┌──
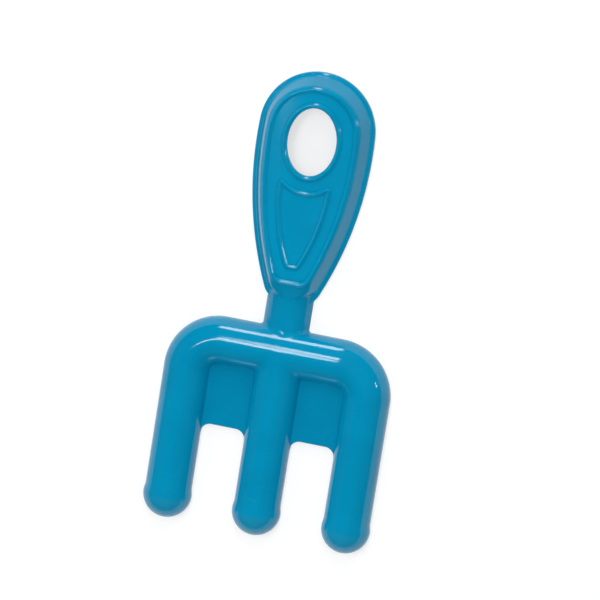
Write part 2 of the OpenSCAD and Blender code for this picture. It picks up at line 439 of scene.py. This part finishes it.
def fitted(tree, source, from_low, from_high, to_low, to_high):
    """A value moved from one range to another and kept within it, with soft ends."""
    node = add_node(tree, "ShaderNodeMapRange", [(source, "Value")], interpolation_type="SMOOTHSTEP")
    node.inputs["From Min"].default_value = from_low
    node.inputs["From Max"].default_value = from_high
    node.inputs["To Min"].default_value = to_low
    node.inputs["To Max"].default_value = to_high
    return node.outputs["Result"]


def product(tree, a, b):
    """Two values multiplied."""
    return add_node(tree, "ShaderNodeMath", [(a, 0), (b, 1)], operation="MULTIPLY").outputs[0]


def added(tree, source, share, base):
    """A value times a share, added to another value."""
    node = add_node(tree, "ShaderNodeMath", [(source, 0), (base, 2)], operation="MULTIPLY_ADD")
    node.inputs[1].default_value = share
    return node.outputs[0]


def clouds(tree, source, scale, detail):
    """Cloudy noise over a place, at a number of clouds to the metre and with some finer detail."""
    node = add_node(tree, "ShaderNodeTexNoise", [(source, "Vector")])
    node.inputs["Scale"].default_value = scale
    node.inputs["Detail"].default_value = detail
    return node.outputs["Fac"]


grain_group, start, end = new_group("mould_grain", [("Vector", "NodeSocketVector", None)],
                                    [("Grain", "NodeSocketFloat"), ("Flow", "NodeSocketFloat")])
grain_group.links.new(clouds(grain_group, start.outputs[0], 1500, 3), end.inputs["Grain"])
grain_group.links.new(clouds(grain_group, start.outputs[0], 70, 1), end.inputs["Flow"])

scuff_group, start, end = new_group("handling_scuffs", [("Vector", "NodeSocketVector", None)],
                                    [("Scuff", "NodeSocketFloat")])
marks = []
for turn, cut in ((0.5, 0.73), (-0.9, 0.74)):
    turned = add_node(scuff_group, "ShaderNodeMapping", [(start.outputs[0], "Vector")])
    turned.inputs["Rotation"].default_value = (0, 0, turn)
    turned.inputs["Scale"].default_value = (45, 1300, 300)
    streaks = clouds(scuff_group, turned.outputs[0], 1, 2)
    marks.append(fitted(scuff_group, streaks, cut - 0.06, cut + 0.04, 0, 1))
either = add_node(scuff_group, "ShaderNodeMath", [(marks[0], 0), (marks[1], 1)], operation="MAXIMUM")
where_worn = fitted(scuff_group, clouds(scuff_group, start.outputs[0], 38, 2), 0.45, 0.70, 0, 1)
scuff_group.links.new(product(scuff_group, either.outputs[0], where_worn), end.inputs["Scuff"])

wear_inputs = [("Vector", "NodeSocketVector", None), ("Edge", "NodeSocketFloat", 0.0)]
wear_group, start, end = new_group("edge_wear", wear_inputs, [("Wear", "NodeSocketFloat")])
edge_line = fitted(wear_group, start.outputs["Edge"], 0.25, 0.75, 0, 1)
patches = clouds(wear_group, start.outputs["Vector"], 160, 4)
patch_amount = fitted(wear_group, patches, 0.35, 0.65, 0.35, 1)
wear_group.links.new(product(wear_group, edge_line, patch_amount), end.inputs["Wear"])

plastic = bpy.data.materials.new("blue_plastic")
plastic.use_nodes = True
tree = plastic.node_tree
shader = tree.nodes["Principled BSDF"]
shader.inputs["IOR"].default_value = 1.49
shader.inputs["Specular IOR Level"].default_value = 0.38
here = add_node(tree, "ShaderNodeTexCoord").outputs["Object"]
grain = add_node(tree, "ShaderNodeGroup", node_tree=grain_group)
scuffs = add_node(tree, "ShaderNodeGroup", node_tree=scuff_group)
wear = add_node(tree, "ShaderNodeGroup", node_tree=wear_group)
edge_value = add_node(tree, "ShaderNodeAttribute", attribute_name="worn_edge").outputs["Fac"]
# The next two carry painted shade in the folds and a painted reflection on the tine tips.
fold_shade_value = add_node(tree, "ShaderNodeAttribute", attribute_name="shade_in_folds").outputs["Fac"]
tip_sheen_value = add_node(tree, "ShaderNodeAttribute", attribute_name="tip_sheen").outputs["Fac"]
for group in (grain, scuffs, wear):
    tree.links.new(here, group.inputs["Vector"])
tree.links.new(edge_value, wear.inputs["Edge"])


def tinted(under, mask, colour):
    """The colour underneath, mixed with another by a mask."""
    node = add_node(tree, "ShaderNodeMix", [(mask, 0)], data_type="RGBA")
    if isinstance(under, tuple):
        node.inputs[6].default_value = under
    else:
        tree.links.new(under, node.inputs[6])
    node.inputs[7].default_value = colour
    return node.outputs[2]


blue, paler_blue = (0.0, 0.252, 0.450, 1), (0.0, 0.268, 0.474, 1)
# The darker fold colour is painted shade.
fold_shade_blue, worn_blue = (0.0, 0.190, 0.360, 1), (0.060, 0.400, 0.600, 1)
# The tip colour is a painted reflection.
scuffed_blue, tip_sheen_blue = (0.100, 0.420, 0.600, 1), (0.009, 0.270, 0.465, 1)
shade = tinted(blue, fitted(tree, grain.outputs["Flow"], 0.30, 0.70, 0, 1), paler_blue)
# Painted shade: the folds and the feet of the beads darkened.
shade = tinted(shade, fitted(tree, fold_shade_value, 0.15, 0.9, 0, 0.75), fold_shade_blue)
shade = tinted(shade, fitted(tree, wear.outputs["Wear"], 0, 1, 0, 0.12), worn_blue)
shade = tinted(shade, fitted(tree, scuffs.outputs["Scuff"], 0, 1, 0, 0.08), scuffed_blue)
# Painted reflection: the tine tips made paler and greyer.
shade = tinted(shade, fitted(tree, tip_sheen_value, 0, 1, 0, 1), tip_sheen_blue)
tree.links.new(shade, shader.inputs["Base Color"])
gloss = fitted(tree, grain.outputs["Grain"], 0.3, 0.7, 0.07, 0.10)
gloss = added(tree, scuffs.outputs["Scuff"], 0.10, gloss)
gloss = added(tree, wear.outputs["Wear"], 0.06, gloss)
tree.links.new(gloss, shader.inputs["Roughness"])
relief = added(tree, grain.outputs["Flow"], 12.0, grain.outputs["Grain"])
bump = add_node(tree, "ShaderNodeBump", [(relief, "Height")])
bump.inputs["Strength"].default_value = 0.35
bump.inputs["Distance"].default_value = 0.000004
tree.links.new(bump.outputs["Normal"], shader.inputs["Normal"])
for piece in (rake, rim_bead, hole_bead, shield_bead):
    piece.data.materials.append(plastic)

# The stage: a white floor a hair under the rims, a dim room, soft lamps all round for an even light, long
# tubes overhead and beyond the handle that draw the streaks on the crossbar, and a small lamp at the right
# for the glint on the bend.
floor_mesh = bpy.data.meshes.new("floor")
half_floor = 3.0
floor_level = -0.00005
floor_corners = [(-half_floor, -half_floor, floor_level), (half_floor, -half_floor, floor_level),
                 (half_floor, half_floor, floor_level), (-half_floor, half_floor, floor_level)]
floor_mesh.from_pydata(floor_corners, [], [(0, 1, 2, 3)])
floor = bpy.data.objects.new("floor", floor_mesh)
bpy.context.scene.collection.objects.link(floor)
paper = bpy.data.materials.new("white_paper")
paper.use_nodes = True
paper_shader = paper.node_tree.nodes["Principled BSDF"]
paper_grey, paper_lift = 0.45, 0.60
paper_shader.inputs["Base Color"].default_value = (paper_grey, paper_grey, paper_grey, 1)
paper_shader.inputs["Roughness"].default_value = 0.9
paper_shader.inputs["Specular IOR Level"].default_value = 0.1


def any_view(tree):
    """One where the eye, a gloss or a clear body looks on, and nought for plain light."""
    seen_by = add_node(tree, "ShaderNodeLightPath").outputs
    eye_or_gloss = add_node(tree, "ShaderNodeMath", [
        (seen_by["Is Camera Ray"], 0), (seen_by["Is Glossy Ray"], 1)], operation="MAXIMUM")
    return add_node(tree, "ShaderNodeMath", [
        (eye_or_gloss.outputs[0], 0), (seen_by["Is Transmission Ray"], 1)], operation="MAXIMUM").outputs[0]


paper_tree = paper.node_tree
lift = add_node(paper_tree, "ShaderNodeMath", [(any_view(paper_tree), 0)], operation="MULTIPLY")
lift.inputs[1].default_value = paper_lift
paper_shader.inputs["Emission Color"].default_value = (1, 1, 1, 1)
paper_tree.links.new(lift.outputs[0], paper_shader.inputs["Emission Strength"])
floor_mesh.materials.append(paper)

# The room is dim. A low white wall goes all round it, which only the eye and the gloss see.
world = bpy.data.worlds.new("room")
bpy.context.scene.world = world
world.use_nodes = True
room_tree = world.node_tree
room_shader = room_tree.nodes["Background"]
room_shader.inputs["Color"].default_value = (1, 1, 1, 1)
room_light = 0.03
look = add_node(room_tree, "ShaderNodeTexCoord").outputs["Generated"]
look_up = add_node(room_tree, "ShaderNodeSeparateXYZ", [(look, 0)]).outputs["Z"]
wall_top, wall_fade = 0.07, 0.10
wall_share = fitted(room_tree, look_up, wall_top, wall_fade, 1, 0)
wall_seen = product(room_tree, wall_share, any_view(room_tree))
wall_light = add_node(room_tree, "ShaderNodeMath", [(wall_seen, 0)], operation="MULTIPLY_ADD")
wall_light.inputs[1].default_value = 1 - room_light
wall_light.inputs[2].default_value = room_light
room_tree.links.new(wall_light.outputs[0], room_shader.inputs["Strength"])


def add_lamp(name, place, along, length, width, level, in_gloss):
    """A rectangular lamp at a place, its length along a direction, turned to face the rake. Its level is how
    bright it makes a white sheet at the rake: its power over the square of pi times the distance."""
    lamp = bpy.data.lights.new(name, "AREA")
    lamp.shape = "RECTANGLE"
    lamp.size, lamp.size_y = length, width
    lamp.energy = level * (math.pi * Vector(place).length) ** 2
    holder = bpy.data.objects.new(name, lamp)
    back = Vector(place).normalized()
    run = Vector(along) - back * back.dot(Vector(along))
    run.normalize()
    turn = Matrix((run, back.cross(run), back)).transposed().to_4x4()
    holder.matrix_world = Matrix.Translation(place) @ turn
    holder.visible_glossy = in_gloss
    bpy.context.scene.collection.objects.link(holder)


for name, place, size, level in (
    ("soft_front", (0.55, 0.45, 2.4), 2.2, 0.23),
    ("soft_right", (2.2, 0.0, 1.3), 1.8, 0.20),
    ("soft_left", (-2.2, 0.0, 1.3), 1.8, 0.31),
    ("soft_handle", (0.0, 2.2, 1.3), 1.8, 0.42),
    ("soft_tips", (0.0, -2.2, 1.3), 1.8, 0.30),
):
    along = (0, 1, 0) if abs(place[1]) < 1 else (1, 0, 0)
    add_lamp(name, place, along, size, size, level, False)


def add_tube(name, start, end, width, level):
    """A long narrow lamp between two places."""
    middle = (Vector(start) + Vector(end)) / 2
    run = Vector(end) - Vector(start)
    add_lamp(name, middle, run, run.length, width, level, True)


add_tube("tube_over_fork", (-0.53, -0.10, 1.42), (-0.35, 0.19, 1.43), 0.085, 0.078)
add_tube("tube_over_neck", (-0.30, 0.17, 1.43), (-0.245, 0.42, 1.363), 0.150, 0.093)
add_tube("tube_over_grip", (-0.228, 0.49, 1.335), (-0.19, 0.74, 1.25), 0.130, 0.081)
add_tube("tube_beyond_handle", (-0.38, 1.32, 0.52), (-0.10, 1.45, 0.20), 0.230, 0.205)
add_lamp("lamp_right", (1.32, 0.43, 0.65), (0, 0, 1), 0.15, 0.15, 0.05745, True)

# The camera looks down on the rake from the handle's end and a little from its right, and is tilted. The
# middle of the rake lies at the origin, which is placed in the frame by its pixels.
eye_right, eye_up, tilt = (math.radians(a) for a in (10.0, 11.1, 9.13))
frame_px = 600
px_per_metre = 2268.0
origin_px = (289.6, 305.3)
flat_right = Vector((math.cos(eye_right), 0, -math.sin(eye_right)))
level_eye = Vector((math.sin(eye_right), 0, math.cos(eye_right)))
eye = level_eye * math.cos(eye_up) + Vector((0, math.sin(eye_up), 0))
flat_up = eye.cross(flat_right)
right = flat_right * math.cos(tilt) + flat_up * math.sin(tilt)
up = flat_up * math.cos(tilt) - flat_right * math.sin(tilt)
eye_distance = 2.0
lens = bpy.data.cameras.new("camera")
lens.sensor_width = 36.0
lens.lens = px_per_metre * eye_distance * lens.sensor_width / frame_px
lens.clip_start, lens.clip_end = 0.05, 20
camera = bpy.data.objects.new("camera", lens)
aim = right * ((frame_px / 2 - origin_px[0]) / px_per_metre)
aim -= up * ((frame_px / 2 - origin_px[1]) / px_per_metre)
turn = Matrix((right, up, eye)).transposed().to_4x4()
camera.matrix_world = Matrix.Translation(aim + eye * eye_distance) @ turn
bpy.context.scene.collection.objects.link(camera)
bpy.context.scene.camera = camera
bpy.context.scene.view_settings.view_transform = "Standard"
└──
--- What to produce ---
Take the lines above from the first through the one containing "return node.outputs[0]" and reproduce them exactly; include nothing else.

--- Solution to the exercise ---
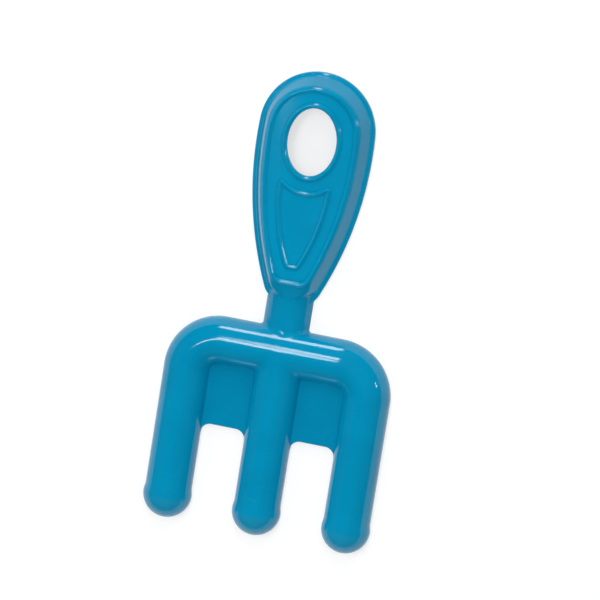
Write part 2 of the OpenSCAD and Blender code for this picture. It picks up at line 439 of scene.py. This part finishes it.
def fitted(tree, source, from_low, from_high, to_low, to_high):
    """A value moved from one range to another and kept within it, with soft ends."""
    node = add_node(tree, "ShaderNodeMapRange", [(source, "Value")], interpolation_type="SMOOTHSTEP")
    node.inputs["From Min"].default_value = from_low
    node.inputs["From Max"].default_value = from_high
    node.inputs["To Min"].default_value = to_low
    node.inputs["To Max"].default_value = to_high
    return node.outputs["Result"]


def product(tree, a, b):
    """Two values multiplied."""
    return add_node(tree, "ShaderNodeMath", [(a, 0), (b, 1)], operation="MULTIPLY").outputs[0]


def added(tree, source, share, base):
    """A value times a share, added to another value."""
    node = add_node(tree, "ShaderNodeMath", [(source, 0), (base, 2)], operation="MULTIPLY_ADD")
    node.inputs[1].default_value = share
    return node.outputs[0]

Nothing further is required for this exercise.